ChatGPT-3.3 turbo api not working

Hi everyone! I have ChatGPT Plus, and I made a shortcut in Apple Shortcuts, which is making an API request, using my API key. The problem is that I have already set up billing details, and rate limits in my Openai account, but I can’t use the GPT-3.5-turbo modell. Everytime I use the API key, the answear is not as fast as it should be. That means my API doesn’t use the turbo model for some reason…

Are you getting an error from the API or is it just slow? The API is not instant even on good days (don’t let the turbo name fool you), and there’s been several performance issues today

Its working, but slowly. The last month I tested several times (for example “write a 200 word essey” online with the turbo model, and also with my API) and the difference was huge (I response speed) I know, sometimes there are technical issues etc. but Its looks like there is something more

Is it a real difference or merely perceived?

Are you streaming the result back from the API or waiting for the whole result?

To better quantify what you’re experiencing, you should send the same prompts to both the web interface and the API and time them and count the token usage.

Do that several times.

Then, for each method, add up all the tokens used and the times, divide the first by the second and you’ve got the tokens per second (t/s).

You can also at that point compute the t/s for each prompt through each interface which will give you an ability to estimate the distributions of t/s rates for each interface.

Then you can do a simple difference of means test to see if there is a statistically significant difference.

At that point you’ll have something quantifiable to talk about.

Until then, it’s impossible for anyone to say anything with any authority about the problem you’re describing.

The service is also experiencing a lot of attention and growth. Some days it does certainly seem slower than others, so I’m not surprised if you thought it was faster 1 month ago. Bottom line though is nothing can really be done. Use streaming, limit your prompt size if you can, and hope that OpenAI adds more scale soon.

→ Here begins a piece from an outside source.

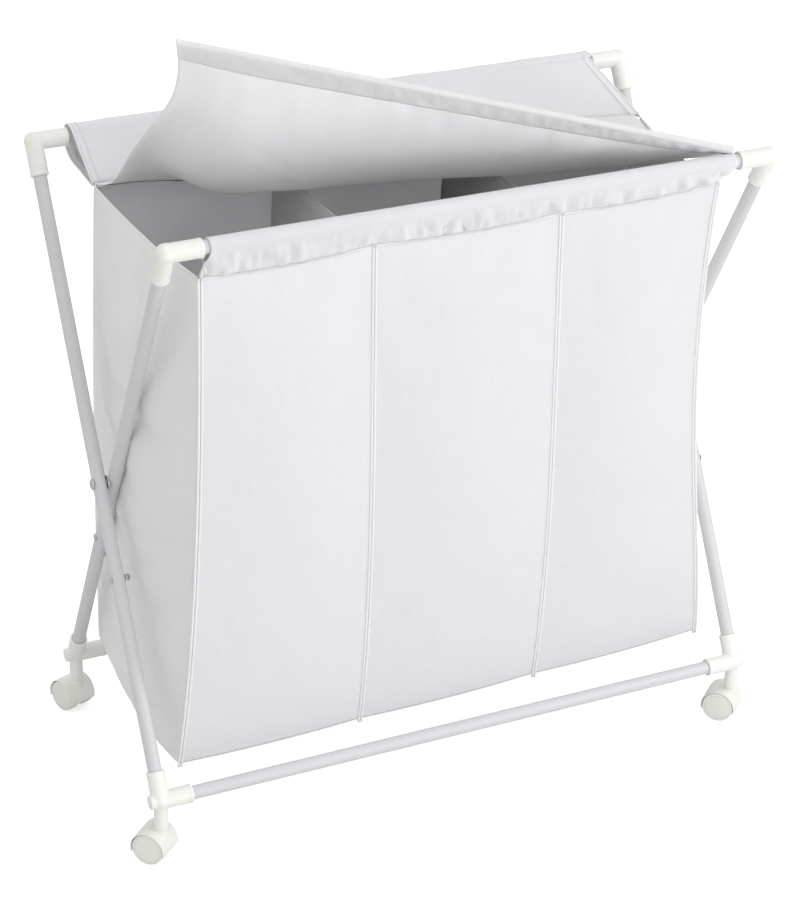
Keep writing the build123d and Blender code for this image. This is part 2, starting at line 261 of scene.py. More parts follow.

We’ve definitely been noticing a huge, and quantifiable, slowdown today (and over the last few days)

When making an API request (3.5 model) asking for 1 result, it takes 10 seconds.

The same prompt, when entered in ChatGPT website (Plus subscription, using 3.5 model), completes streaming in 3 seconds.

If we ask for several results (n = 3+), the whole request often times out (we wait 30s, then give up).
We’ve tried this dozens of times, and are seeing the same slowness repeatedly.

Would be helpful to get official guidance as to whether API calls have a different priority than ChatGPT Plus.

I don’t know that it’s a difference in priority as much as they’re probably on just on different server clusters and experiencing different loads.

I know there’s also been times when the web interface has been inaccessible while the API continued working.

I have done it, several times during the last month (also with long, and short messages) and the speed (tokens/sec) was much slower than the online model. I mean its looks like my API key only uses the default 3.5 model, not the faster.

1 Like

I just did some more speed comparisons with this prompt, running the prompt 5 times in each interface.

  1. API - 20-25s
  2. ChatGPT Plus - 7-15s
  3. ChatGPT (Free) - 20-30s

Definitely looks like API calls run at the same speed as the free ChatGPT web interface, and don’t get the GPT Plus speed boost :disappointed: Which is a shame, as both are paid services.

Granted, they’re getting $20 per month for GPT Plus, and the same volume of calls through the API would probably cost < $1.

I imagine this is because API calls open them up to huge volumes through automation, whereas GPT Plus web interface can only consume data input at human speeds.

I’d love to see a priority/faster API access level - it’s so cheap, we’re happy to pay double to get GPT Plus speeds.